Das ist vor allem der Sopranistin Juliane Banse zu verdanken, die die Entwicklung Jeannes vom Schäferkind zur Heldenjungfrau und zur Martyrerin im Ausdruck subtil und sängerisch brillant umsetzt: Wortdeutlich auch in der raschen Deklamation, strahlend sicher im Stimmsitz über alle Lagen, wunderschöne Kantilenen ziehend.

Ihr zu Seite steht eine ganze Riege hervorragender Sängerinnen und Sänger. Johan Reuter sang die Partie des Gilles de Rais: Dieser Edelmann steht auf Jeannes Seite. Er hofft, mit den Siegen der wundertätigen Jungfrau selber zum Heil zu finden und fürchtet, mit ihrem Untergang dem Bösen anheim zu fallen (Blaubart ist sein verhängnisvoller Spitzname…). Ruben Drole sang die Partie des Herzogs von La Trémouille: Er steht dem wundersamen Treiben als einziger offen mit Ironie, Skepsis und Ablehnung gegenüber: virtuos sang Ruben Drole die rhythmisch pointierten Sticheleien: „Mag ihr’s gelingen eine Weile, weil Narren gehen’n so gern am Seile“, singt er in seinem großen Monolog. Sein spöttisches „Hahahahaha“ ging durch und durch.

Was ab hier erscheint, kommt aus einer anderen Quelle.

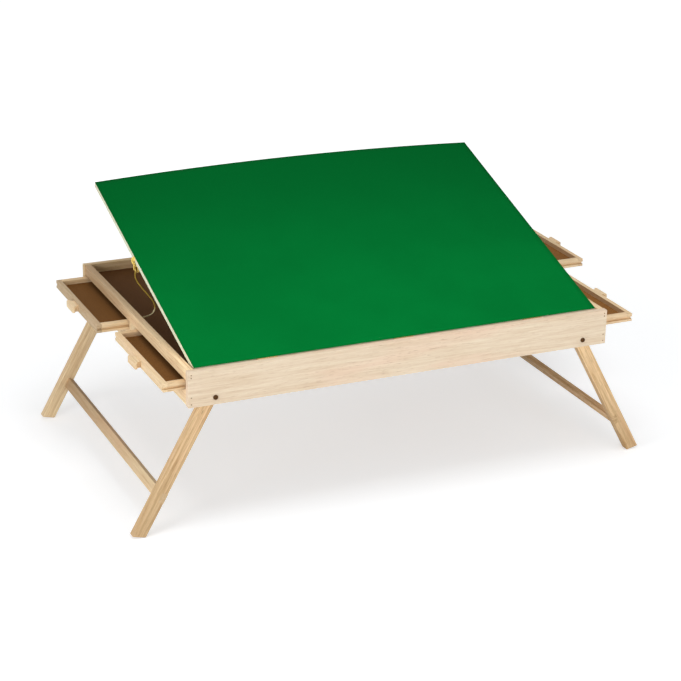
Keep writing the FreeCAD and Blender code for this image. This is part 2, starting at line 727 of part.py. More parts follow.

Der Salzburger Bachchor gestaltete souverän Volkes- und Himmels Stimme und Stimmungen. Das ORF Radio-Symphonieorchester Wien spielte die durchaus „romantischen“ Passagen mit lustvoll zelebrierter großer Geste, war unter der Leitung mit Manfred Honeck aber in jeder Phrase bereit zum Sprung oder Rückzug in federnde pointierte Rhythmen oder strahlende Fanfaren oder feine Holzbläserkantilenen. Manfred Honeck hat einen großen dramaturgischen und musikalischen Bogen gespannt, quasi vom Geplauder der Heiligen unter dem Baum bis zum Tod auf dem Scheiterhaufen – vorwärts drängend, bewegend.